From his shoulders grew an hundred heads of a snake, a fearful dragon, with dark, flickering tongues, and from under the brows of his eyes in his marvellous [sic] heads flashed fire, and fire burned from his heads as he glared.5
Zeus sought the aid of the Cyclopes to fight this new monster, and with their aid he soon defeated Typhoeus, hurling him down into Tartarus along with the rest of the Titans.
Zeus and the Creation Stories
As the supreme god, Zeus had a role in the creation of humankind, though sources contradict each regarding how exactly humans came about. There are two well known creation stories, and it is not entirely clear how they relate to one another. The first is characterized by many separate creations, each inaugurating a distinctive age of humankind.
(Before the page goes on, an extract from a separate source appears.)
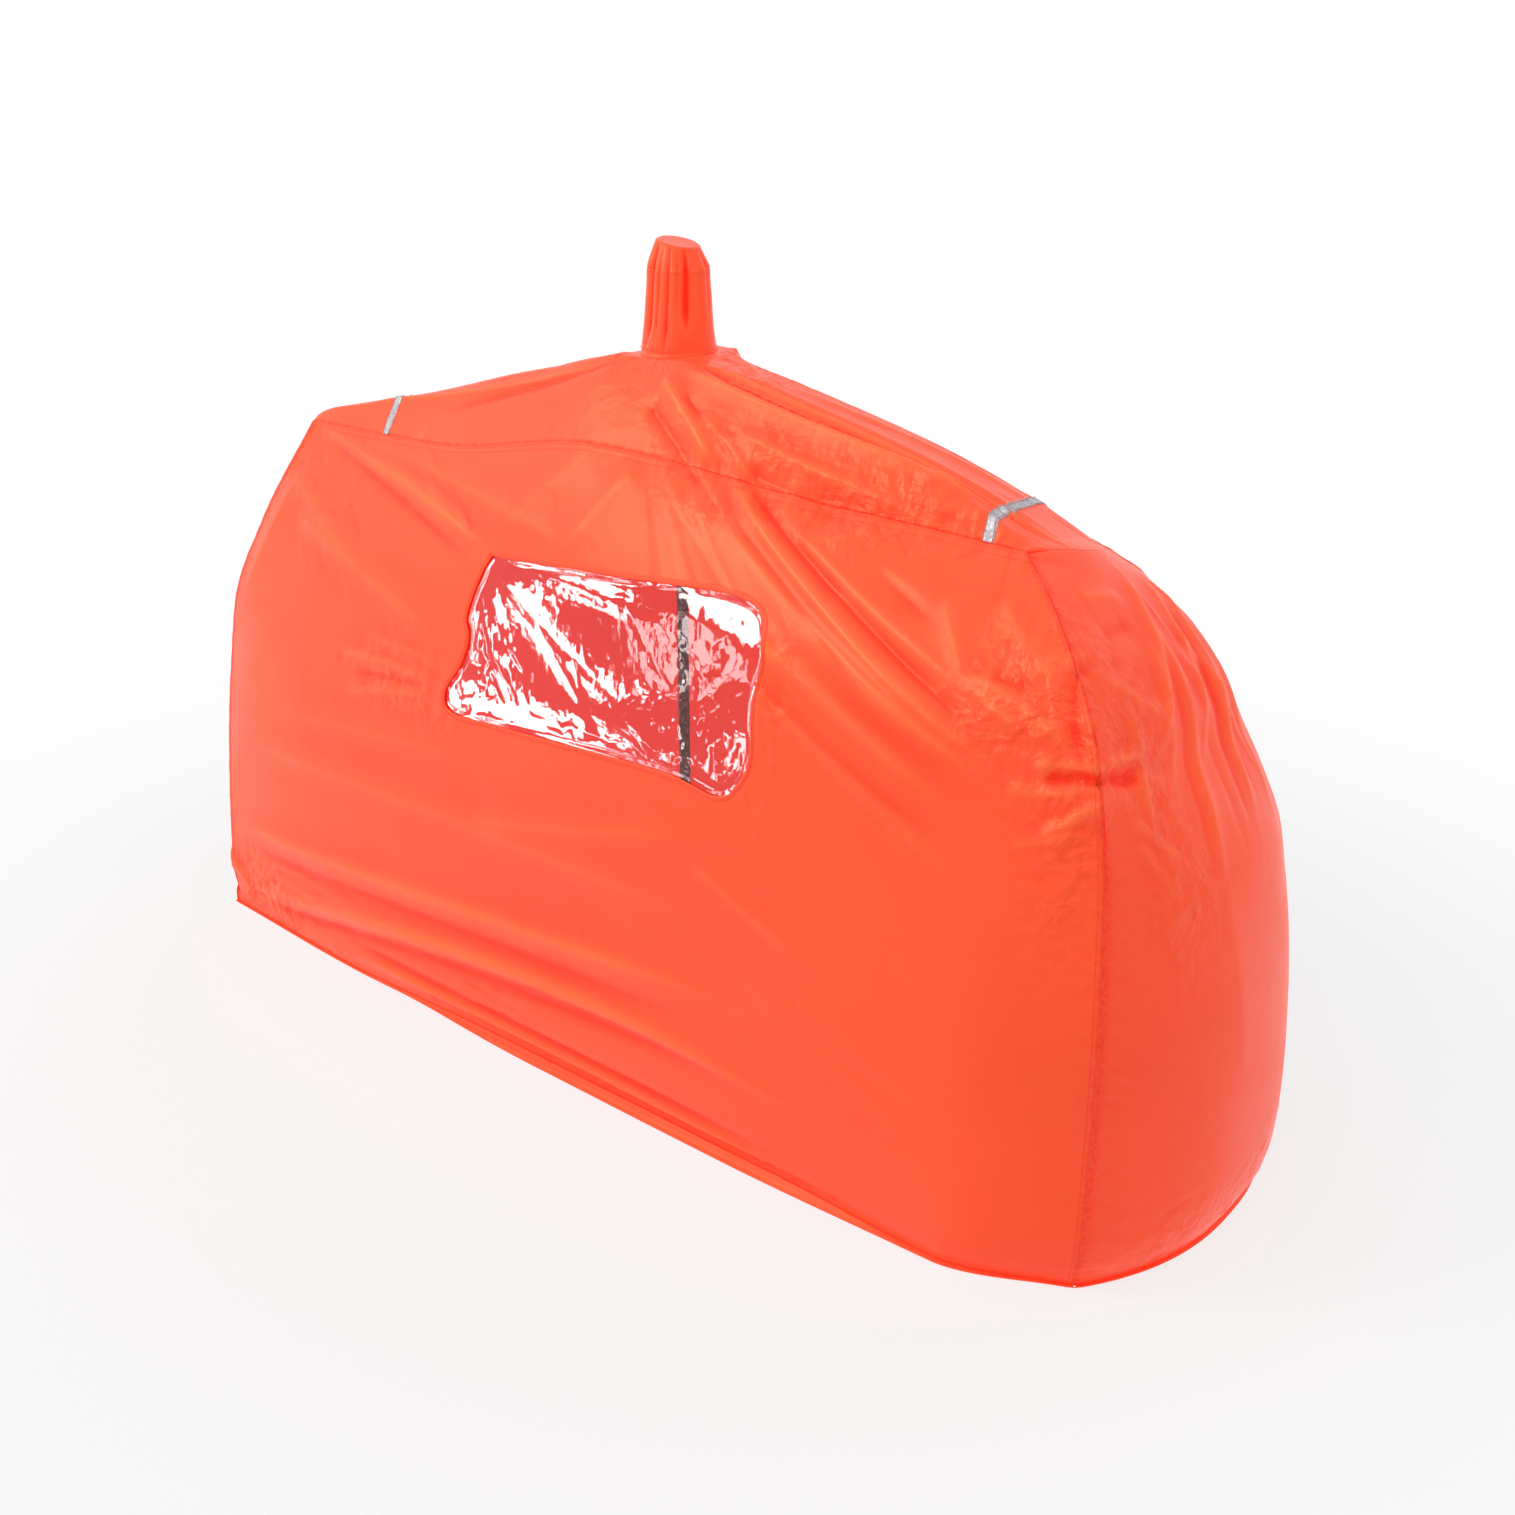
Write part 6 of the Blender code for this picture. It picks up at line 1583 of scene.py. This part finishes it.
class SHELTER_OT_chimney(bpy.types.Operator):
    """Model the pleated vent tube, its slanted cap and the patch that the pole's grip presses on"""

    bl_idname = "shelter.chimney"
    bl_label = "Chimney"

    def execute(self, context):
        angles = np.linspace(0, 2 * np.pi, CHIMNEY_COLUMNS)
        self.make_tube(angles)
        self.make_cap(angles)
        self.make_patch(angles[::4])
        return {"FINISHED"}

    def finish(self, name, node, rings, height, flat, area=None):
        length = np.broadcast_to(np.linspace(0, flat[0], rings.shape[1]), rings.shape[:2])
        # The crest field paints shade in the pleats and highlights on their crests
        uv, crest = np.stack([length, rings[..., 2]], -1), crest_of(height, 0.0007, 0.0022)
        made = sheet_piece(
            name, rings, uv, "coated_cloth", sizes().thickness, "coated_cloth", node, weld=True, crest=crest
        )

    def make_tube(self, angles):
        share = np.linspace(0, 1, CHIMNEY_ROWS)[:, None]
        angle = np.broadcast_to(angles, (CHIMNEY_ROWS, len(angles)))
        foot_ring = VENT_RADIUS * np.cos(angle), VENT_RADIUS * np.sin(angle)
        low, high = VENT_HEIGHT - 0.0006 - vent_dip(*foot_ring), CHIMNEY_SEAM_HEIGHT
        a, b = np.cos(angle) * 0.04, share * 0.09 + np.sin(angle) * 0.03
        crease = 0.0018 * (crumpled(a, b, 91, 0.030, 6) - 0.35) * eased(3 * share) * eased(6 * (1 - share))
        flare = 0.0016 * (1 - eased(share / 0.06))
        depth = chimney_depth(angle, share) - crease
        radius = between(VENT_RADIUS, CHIMNEY_SEAM_RADIUS, share) + flare - depth
        shift = CHIMNEY_SHIFT * share
        height = np.broadcast_to(between(low, high, share), angle.shape)
        rings = np.stack([shift + radius * np.cos(angle), radius * np.sin(angle), height], -1)
        self.finish("chimney_tube_cloth", "chimney_tube", rings, -depth, (0.273, 0.093))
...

According to Ovid there are four ages: the Golden Age, the Silver Age, the Bronze Age, and the Iron Age. To these four, Hesiod added a fifth—the Heroic Age, falling between the Bronze and Iron Ages.6
In each age, Zeus had a decisive part to play. Zeus was born during the Golden Age, and also brought it to an end by sparking the cataclysmic conflict known as the Titanomachy. Although he did not start the Silver Age, he ended it, too, by destroying the foolish mortals who peopled it, for they refused to honor the gods. Zeus himself created the third race: the strong and warlike humans of the Bronze Age, who were so strong and warlike that they destroyed themselves.
He created the heroes of the fourth age as well, but most of them died during the Trojan War and the war known as the Seven against Thebes, a mythic conflict featuring Oedipus and made famous by the eponymously-titled, fifth century BCE play by Aeschylus. Zeus also created the people of the final age—the Iron Age—the era of the classical city-states and the time in which Hesiod himself lived. This was an age marred by perpetual strife, folly, and the loss of common morality.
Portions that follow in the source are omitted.